• _WRITTEN INSTRUCTION_
Write the material out again in full, exactly.

• _DATA SEGMENT_

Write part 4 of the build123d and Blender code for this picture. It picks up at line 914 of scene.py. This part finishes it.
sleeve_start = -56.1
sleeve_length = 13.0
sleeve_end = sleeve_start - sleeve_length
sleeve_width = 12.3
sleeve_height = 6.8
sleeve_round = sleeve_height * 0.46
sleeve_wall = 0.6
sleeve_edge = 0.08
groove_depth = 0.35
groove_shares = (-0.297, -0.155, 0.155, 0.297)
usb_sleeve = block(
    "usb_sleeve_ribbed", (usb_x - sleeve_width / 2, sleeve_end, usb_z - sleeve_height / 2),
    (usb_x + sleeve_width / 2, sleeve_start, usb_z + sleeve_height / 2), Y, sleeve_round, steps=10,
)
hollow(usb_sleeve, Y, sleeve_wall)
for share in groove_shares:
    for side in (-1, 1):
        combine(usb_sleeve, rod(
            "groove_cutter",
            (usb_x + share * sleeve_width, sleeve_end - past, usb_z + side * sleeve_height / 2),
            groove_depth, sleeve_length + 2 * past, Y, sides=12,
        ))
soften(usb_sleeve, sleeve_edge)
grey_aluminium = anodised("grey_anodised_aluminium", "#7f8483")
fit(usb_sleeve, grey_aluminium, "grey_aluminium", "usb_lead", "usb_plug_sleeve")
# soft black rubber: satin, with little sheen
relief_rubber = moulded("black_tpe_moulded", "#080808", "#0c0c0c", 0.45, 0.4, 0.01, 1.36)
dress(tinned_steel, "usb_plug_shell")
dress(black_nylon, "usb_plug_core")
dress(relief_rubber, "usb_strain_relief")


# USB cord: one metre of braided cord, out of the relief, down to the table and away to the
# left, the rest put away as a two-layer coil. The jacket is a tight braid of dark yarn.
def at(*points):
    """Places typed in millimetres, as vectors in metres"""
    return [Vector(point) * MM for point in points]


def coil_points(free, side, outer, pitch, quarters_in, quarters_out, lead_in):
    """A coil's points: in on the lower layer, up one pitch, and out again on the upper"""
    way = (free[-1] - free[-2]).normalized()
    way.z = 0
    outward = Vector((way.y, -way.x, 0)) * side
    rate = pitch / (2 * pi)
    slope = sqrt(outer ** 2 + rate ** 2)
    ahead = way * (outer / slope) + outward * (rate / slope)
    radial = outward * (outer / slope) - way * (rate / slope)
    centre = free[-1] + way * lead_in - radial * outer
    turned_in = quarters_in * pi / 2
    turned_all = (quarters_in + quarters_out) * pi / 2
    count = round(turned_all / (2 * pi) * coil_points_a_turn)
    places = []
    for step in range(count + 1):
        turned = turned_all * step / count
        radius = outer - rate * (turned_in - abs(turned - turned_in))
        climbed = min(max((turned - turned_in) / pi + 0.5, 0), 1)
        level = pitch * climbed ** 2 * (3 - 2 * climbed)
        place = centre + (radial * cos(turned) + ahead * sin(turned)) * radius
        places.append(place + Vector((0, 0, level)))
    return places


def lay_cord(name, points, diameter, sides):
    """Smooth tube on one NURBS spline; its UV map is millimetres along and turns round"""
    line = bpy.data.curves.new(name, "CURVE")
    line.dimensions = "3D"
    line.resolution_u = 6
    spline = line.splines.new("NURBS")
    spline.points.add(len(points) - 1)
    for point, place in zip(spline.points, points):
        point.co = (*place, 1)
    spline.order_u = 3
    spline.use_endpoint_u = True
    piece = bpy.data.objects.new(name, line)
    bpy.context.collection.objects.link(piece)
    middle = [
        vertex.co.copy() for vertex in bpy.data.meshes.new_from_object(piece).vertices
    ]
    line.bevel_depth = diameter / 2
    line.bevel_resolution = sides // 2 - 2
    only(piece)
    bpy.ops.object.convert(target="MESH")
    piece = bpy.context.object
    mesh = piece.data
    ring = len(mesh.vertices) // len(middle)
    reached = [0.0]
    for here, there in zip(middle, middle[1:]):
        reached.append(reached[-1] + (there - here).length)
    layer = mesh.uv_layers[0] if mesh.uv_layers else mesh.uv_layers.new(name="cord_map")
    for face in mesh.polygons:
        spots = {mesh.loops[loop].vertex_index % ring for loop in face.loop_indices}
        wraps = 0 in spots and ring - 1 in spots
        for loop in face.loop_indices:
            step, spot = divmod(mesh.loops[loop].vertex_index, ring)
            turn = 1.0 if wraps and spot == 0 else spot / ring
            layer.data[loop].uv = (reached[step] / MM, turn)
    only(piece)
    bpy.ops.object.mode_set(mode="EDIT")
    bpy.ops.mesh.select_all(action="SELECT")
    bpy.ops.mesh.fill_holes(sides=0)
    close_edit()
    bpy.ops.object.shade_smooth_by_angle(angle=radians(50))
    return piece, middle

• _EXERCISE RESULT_
Write part 4 of the build123d and Blender code for this picture. It picks up at line 914 of scene.py. This part finishes it.
sleeve_start = -56.1
sleeve_length = 13.0
sleeve_end = sleeve_start - sleeve_length
sleeve_width = 12.3
sleeve_height = 6.8
sleeve_round = sleeve_height * 0.46
sleeve_wall = 0.6
sleeve_edge = 0.08
groove_depth = 0.35
groove_shares = (-0.297, -0.155, 0.155, 0.297)
usb_sleeve = block(
    "usb_sleeve_ribbed", (usb_x - sleeve_width / 2, sleeve_end, usb_z - sleeve_height / 2),
    (usb_x + sleeve_width / 2, sleeve_start, usb_z + sleeve_height / 2), Y, sleeve_round, steps=10,
)
hollow(usb_sleeve, Y, sleeve_wall)
for share in groove_shares:
    for side in (-1, 1):
        combine(usb_sleeve, rod(
            "groove_cutter",
            (usb_x + share * sleeve_width, sleeve_end - past, usb_z + side * sleeve_height / 2),
            groove_depth, sleeve_length + 2 * past, Y, sides=12,
        ))
soften(usb_sleeve, sleeve_edge)
grey_aluminium = anodised("grey_anodised_aluminium", "#7f8483")
fit(usb_sleeve, grey_aluminium, "grey_aluminium", "usb_lead", "usb_plug_sleeve")
# soft black rubber: satin, with little sheen
relief_rubber = moulded("black_tpe_moulded", "#080808", "#0c0c0c", 0.45, 0.4, 0.01, 1.36)
dress(tinned_steel, "usb_plug_shell")
dress(black_nylon, "usb_plug_core")
dress(relief_rubber, "usb_strain_relief")


# USB cord: one metre of braided cord, out of the relief, down to the table and away to the
# left, the rest put away as a two-layer coil. The jacket is a tight braid of dark yarn.
def at(*points):
    """Places typed in millimetres, as vectors in metres"""
    return [Vector(point) * MM for point in points]


def coil_points(free, side, outer, pitch, quarters_in, quarters_out, lead_in):
    """A coil's points: in on the lower layer, up one pitch, and out again on the upper"""
    way = (free[-1] - free[-2]).normalized()
    way.z = 0
    outward = Vector((way.y, -way.x, 0)) * side
    rate = pitch / (2 * pi)
    slope = sqrt(outer ** 2 + rate ** 2)
    ahead = way * (outer / slope) + outward * (rate / slope)
    radial = outward * (outer / slope) - way * (rate / slope)
    centre = free[-1] + way * lead_in - radial * outer
    turned_in = quarters_in * pi / 2
    turned_all = (quarters_in + quarters_out) * pi / 2
    count = round(turned_all / (2 * pi) * coil_points_a_turn)
    places = []
    for step in range(count + 1):
        turned = turned_all * step / count
        radius = outer - rate * (turned_in - abs(turned - turned_in))
        climbed = min(max((turned - turned_in) / pi + 0.5, 0), 1)
        level = pitch * climbed ** 2 * (3 - 2 * climbed)
        place = centre + (radial * cos(turned) + ahead * sin(turned)) * radius
        places.append(place + Vector((0, 0, level)))
    return places


def lay_cord(name, points, diameter, sides):
    """Smooth tube on one NURBS spline; its UV map is millimetres along and turns round"""
    line = bpy.data.curves.new(name, "CURVE")
    line.dimensions = "3D"
    line.resolution_u = 6
    spline = line.splines.new("NURBS")
    spline.points.add(len(points) - 1)
    for point, place in zip(spline.points, points):
        point.co = (*place, 1)
    spline.order_u = 3
    spline.use_endpoint_u = True
    piece = bpy.data.objects.new(name, line)
    bpy.context.collection.objects.link(piece)
    middle = [
        vertex.co.copy() for vertex in bpy.data.meshes.new_from_object(piece).vertices
    ]
    line.bevel_depth = diameter / 2
    line.bevel_resolution = sides // 2 - 2
    only(piece)
    bpy.ops.object.convert(target="MESH")
    piece = bpy.context.object
    mesh = piece.data
    ring = len(mesh.vertices) // len(middle)
    reached = [0.0]
    for here, there in zip(middle, middle[1:]):
        reached.append(reached[-1] + (there - here).length)
    layer = mesh.uv_layers[0] if mesh.uv_layers else mesh.uv_layers.new(name="cord_map")
    for face in mesh.polygons:
        spots = {mesh.loops[loop].vertex_index % ring for loop in face.loop_indices}
        wraps = 0 in spots and ring - 1 in spots
        for loop in face.loop_indices:
            step, spot = divmod(mesh.loops[loop].vertex_index, ring)
            turn = 1.0 if wraps and spot == 0 else spot / ring
            layer.data[loop].uv = (reached[step] / MM, turn)
    only(piece)
    bpy.ops.object.mode_set(mode="EDIT")
    bpy.ops.mesh.select_all(action="SELECT")
    bpy.ops.mesh.fill_holes(sides=0)
    close_edit()
    bpy.ops.object.shade_smooth_by_angle(angle=radians(50))
    return piece, middle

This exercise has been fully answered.